### Exercise task
What is needed is the run of lines from the one containing "const candle = new THREE.Group();" through the one containing "if empty is", echoed exactly, with both ends kept and nothing added.

### Data block
--------
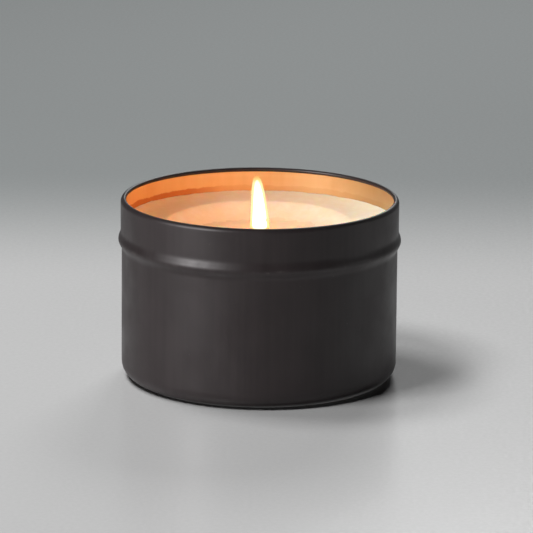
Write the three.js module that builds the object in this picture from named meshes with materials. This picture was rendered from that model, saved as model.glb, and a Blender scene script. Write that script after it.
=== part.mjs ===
// A candle in a seamless slip-lid tin: a drawn sheet-steel cup with an inward-curled rim and a
// lid-stop bead, poured wax with the shallow dish that burning leaves, a braided wick with a bent
// tip, and the crimped wick tab and foam sticker that hold the wick to the floor of the cup.
//
// Millimetres, +Z up. The origin is the centre of the circle that the tin stands on.

import * as THREE from "three";

// ---- driving dimensions -------------------------------------------------------------------

const HEIGHT = 51.0; // from the standing face to the top of the rim
const BODY_R = 38.5; // outside of the straight wall
const NECK_R = 38.8; // outside of the neck above the bead, which a lid slides over
const SHEET = 0.3; // thickness of the steel and its lacquers

const BEAD_R = 39.45; // crest of the bead that stops the lid
const BEAD_Z = 39.2;
const BEAD_HALF = 2.75; // half of the bead's height
const SHOULDER_R = 1.3; // the neck's rounded turn into the rolled rim
const SHOULDER_TURN = 60; // degrees that it turns through
const CURL_R = 0.6; // outside radius of the rolled rim
const CURL_SWEEP = 270; // degrees that the sheet has turned through at its cut edge

const CORNER_R = 4.5; // between the wall and the standing face
const FOOT_IN_R = 31.5; // inner edge of the flat ring that the tin stands on
const STEP_W = 2.2; // width of the slope from that ring up to the floor panel
const PANEL_RISE = 0.9; // how far the floor panel is raised

const WAX_GAP = 0.1; // wax to steel
const WAX_EDGE_Z = 43.9; // top of the wax at the wall
const CREEP = 0.4; // how far the wax climbs the wall
const CREEP_W = 1.6; // width of the curve that it climbs in
const SHELF_R = 26.0; // inside this radius the wax begins to dip
const POOL_R = 16.0; // edge of the flat bottom of the dish
const POOL_Z = 40.2;

const WICK_R = 1.2;
const WICK_TOP_Z = 45.0;
const WICK_BEND_Z = 41.0; // the wick is straight up to here
const WICK_LEAN = 1.3; // how far the tip leans, towards +X

const TAB_R = 10.0;
const TAB_T = 0.3;
const COLLAR_R = 1.65; // outside of the tube that is crimped on the wick
const COLLAR_TOP_Z = 8.0;
const COLLAR_FILLET = 0.5; // where the tube turns out into the disc
const STICKER_R = 9.5;
const STICKER_T = 0.8;
const GLUE = 0.05; // between stacked pieces
const FIT = 0.1; // radial gap round a piece that passes through another

const ROUND = 48; // facets round the tin and the wax
const ROUND_SMALL = 32; // facets round the tab and the sticker
const WICK_SIDES = 12;
const WICK_STEPS = 32;
const SLOPE_STEPS = 6;

// ---- heights that follow from them ---------------------------------------------------------

const FLOOR_Z = PANEL_RISE + SHEET; // top of the floor panel, inside
const STICKER_Z = FLOOR_Z + GLUE;
const TAB_Z = STICKER_Z + STICKER_T + GLUE;
const TAB_TOP_Z = TAB_Z + TAB_T;
const BORE_R = WICK_R + FIT; // bore round the wick, in the wax and in the tab

// ---- the tin's outer surface, as points that each carry their outward normal ----------------

// A point of a profile, and the same point moved inwards along its normal.
const at = (r, z, nr, nz) => ({ r, z, nr, nz });
const inset = (p, depth) => new THREE.Vector2(p.r - p.nr * depth, p.z - p.nz * depth);

function arcPoints(centreR, centreZ, radius, fromDeg, toDeg, steps) {
  const points = [];
  for (let i = 0; i <= steps; i++) {
    const angle = THREE.MathUtils.degToRad(fromDeg + ((toDeg - fromDeg) * i) / steps);
    const [nr, nz] = [Math.cos(angle), Math.sin(angle)];
    points.push(at(centreR + radius * nr, centreZ + radius * nz, nr, nz));
  }
  return points;
}

// Points along a curve place(t) for t from 0 to 1, with the normal on its right-hand side.
function curvePoints(place, steps) {
  const points = [];
  const nudge = 1e-4;
  for (let i = 0; i <= steps; i++) {
    const t = i / steps;
    const [r, z] = place(t);
    const [r0, z0] = place(t - nudge);
    const [r1, z1] = place(t + nudge);
    const length = Math.hypot(r1 - r0, z1 - z0);
    points.push(at(r, z, (z1 - z0) / length, -(r1 - r0) / length));
  }
  return points;
}

// The slope from the raised floor panel down to the flat standing ring: an S-curve.
function footStep() {
  const place = (t) => {
    const fall = 0.5 + 0.5 * Math.cos(Math.PI * THREE.MathUtils.clamp(t, 0, 1));
    return [FOOT_IN_R - STEP_W * (1 - t), PANEL_RISE * fall];
  };
  return curvePoints(place, 4);
}

// The lid-stop bead: one smooth swell that starts at the wall's radius and ends at the neck's.
function bead() {
  const place = (t) => {
    const u = 2 * THREE.MathUtils.clamp(t, 0, 1) - 1;
    const base = u < 0 ? BODY_R : NECK_R;
    const swell = 0.5 + 0.5 * Math.cos(Math.PI * u);
    return [base + (BEAD_R - base) * swell, BEAD_Z + BEAD_HALF * (2 * t - 1)];
  };
  return curvePoints(place, 8);
}

const floorPoints = () => [at(0, PANEL_RISE, 0, -1), ...footStep()];
const wallPoints = () => [
  ...arcPoints(BODY_R - CORNER_R, CORNER_R, CORNER_R, -90, 0, 5),
  ...bead(),
];

// The rim: a rounded shoulder that tightens into a roll, which hides the sheet's cut edge.
function rimPoints() {
  const turn = THREE.MathUtils.degToRad(SHOULDER_TURN);
  const apart = SHOULDER_R - CURL_R; // between the two centres
  const shoulderR = NECK_R - SHOULDER_R;
  const curlZ = HEIGHT - CURL_R;
  const curlR = shoulderR + apart * Math.cos(turn);
  const shoulderZ = curlZ - apart * Math.sin(turn);
  const shoulder = arcPoints(shoulderR, shoulderZ, SHOULDER_R, 0, SHOULDER_TURN, 2);
  const curl = arcPoints(curlR, curlZ, CURL_R, SHOULDER_TURN, CURL_SWEEP, 7);
  return [...shoulder, ...curl.slice(1)];
}

// ---- solids of revolution ---------------------------------------------------------------------

// Turns a profile of (radius, height) points about Z. It runs anticlockwise round its area.
function turned(profile, segments) {
  const geometry = new THREE.LatheGeometry(profile, segments);
  geometry.rotateX(Math.PI / 2);
  return geometry;
}

function tinCup() {
  const line = [...floorPoints(), ...wallPoints(), ...rimPoints()];
  const outside = line.map((p) => inset(p, 0));
  const inside = line.map((p) => inset(p, SHEET)).reverse();
  return turned([...outside, ...inside], ROUND);
}

// The top of the wax, from the wall in to the wick: a curve up the wall, a flat shelf, a slope
// that is steepest near its top, and the dish's floor.
function waxTop(wallR) {
  const climb = [0, 0.25, 0.55, 1].map((t) => {
    return new THREE.Vector2(wallR - CREEP_W * t, WAX_EDGE_Z + CREEP * (1 - t) ** 2);
  });
  const slope = [];
  for (let i = 0; i <= SLOPE_STEPS; i++) {
    const t = i / SLOPE_STEPS;
    const soft = 0.5 - 0.5 * Math.cos(Math.PI * t);
    const steep = 1 - (1 - t) ** 2;
    const fall = (soft + steep) / 2;
    const r = SHELF_R - (SHELF_R - POOL_R) * t;
    slope.push(new THREE.Vector2(r, WAX_EDGE_Z - (WAX_EDGE_Z - POOL_Z) * fall));
  }
  return [...climb, ...slope, new THREE.Vector2(BORE_R, POOL_Z)];
}

// The fillet between the tab's disc and its collar, from the disc up, or a surface round it.
function collarFoot(clearance) {
  const centreR = COLLAR_R + COLLAR_FILLET;
  const centreZ = TAB_TOP_Z + COLLAR_FILLET;
  return arcPoints(centreR, centreZ, COLLAR_FILLET - clearance, 270, 180, 3).map((p) => inset(p, 0));
}

// The space inside the wax, from the top down: round the wick, the collar, the tab and the sticker.
function waxBore() {
  return [
    new THREE.Vector2(BORE_R, COLLAR_TOP_Z + FIT),
    new THREE.Vector2(COLLAR_R + FIT, COLLAR_TOP_Z + FIT),
    ...collarFoot(FIT).reverse(),
    new THREE.Vector2(TAB_R + FIT, TAB_TOP_Z + FIT),
  ];
}

function waxFill() {
  const depth = SHEET + WAX_GAP;
  const start = new THREE.Vector2(TAB_R + FIT, FLOOR_Z + WAX_GAP);
  const outside = [...footStep(), ...wallPoints()].map((p) => inset(p, depth));
  const profile = [start, ...outside, ...waxTop(NECK_R - depth), ...waxBore(), start];
  return turned(profile, ROUND);
}

function wickTab() {
  const profile = [
    new THREE.Vector2(BORE_R, TAB_Z),
    new THREE.Vector2(TAB_R, TAB_Z),
    new THREE.Vector2(TAB_R, TAB_TOP_Z),
    ...collarFoot(0),
    new THREE.Vector2(COLLAR_R, COLLAR_TOP_Z),
    new THREE.Vector2(BORE_R, COLLAR_TOP_Z),
    new THREE.Vector2(BORE_R, TAB_Z),
  ];
  return turned(profile, ROUND_SMALL);
}

function wickSticker() {
  const profile = [
    new THREE.Vector2(0, STICKER_Z),
    new THREE.Vector2(STICKER_R, STICKER_Z),
    new THREE.Vector2(STICKER_R, STICKER_Z + STICKER_T),
    new THREE.Vector2(0, STICKER_Z + STICKER_T),
  ];
  return turned(profile, ROUND_SMALL);
}

// ---- the wick -----------------------------------------------------------------------------------

// A curve that runs straight up the axis and then leans over towards +X at its tip.
class WickLine extends THREE.Curve {
  getPoint(t, target = new THREE.Vector3()) {
    const z = TAB_Z + (WICK_TOP_Z - TAB_Z) * t;
    const over = Math.max(0, (z - WICK_BEND_Z) / (WICK_TOP_Z - WICK_BEND_Z));
    return target.set(WICK_LEAN * over * over, 0, z);
  }
}

function wick() {
  const section = new THREE.Shape();
  for (let i = 0; i < WICK_SIDES; i++) {
    const angle = (2 * Math.PI * i) / WICK_SIDES;
    const [x, y] = [WICK_R * Math.cos(angle), WICK_R * Math.sin(angle)];
    if (i === 0) section.moveTo(x, y);
    else section.lineTo(x, y);
  }
  section.closePath();
  return new THREE.ExtrudeGeometry(section, { steps: WICK_STEPS, extrudePath: new WickLine() });
}

// ---- the assembly ---------------------------------------------------------------------------------

function piece(name, geometry, color, roughness, metalness) {
  const material = new THREE.MeshStandardMaterial({ color, roughness, metalness });
  const mesh = new THREE.Mesh(geometry, material);
  mesh.name = name;
  return mesh;
}

const candle = new THREE.Group();
candle.add(piece("tin_cup", tinCup(), 0x2e2b2c, 0.5, 0.2));
candle.add(piece("wax_fill", waxFill(), 0xf0e2c6, 0.45, 0.0));
candle.add(piece("wick", wick(), 0xd9cfb8, 0.9, 0.0));
candle.add(piece("wick_tab", wickTab(), 0xb9bcc0, 0.35, 0.9));
candle.add(piece("wick_sticker", wickSticker(), 0xe8e6e0, 0.8, 0.0));

export default candle;
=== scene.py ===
import math

import bpy
from mathutils import Matrix, Vector, noise


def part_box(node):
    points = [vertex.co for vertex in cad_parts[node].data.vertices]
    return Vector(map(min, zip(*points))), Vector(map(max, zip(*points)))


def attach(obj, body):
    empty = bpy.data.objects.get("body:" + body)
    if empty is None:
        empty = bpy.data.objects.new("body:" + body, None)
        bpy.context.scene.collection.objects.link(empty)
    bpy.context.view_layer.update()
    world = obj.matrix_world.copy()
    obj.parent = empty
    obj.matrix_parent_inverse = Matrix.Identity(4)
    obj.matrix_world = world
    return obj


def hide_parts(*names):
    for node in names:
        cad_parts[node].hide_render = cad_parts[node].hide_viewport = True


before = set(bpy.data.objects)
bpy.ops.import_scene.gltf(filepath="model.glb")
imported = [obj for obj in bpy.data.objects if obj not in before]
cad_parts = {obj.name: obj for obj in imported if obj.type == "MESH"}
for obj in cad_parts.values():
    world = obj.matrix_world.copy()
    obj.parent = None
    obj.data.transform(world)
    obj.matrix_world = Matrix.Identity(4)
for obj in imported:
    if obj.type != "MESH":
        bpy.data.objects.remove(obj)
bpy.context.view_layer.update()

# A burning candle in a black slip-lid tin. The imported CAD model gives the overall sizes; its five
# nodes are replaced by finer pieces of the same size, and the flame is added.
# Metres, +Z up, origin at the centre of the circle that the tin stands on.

MM = 0.001

# ---- sizes ----------------------------------------------------------------------------------

_, tin_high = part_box("tin_cup")
_, wax_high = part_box("wax_fill")
wick_low, wick_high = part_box("wick")
tab_low, tab_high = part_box("wick_tab")
sticker_low, sticker_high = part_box("wick_sticker")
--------
### Reply
const candle = new THREE.Group();
candle.add(piece("tin_cup", tinCup(), 0x2e2b2c, 0.5, 0.2));
candle.add(piece("wax_fill", waxFill(), 0xf0e2c6, 0.45, 0.0));
candle.add(piece("wick", wick(), 0xd9cfb8, 0.9, 0.0));
candle.add(piece("wick_tab", wickTab(), 0xb9bcc0, 0.35, 0.9));
candle.add(piece("wick_sticker", wickSticker(), 0xe8e6e0, 0.8, 0.0));

export default candle;
=== scene.py ===
import math

import bpy
from mathutils import Matrix, Vector, noise


def part_box(node):
    points = [vertex.co for vertex in cad_parts[node].data.vertices]
    return Vector(map(min, zip(*points))), Vector(map(max, zip(*points)))


def attach(obj, body):
    empty = bpy.data.objects.get("body:" + body)
    if empty is None:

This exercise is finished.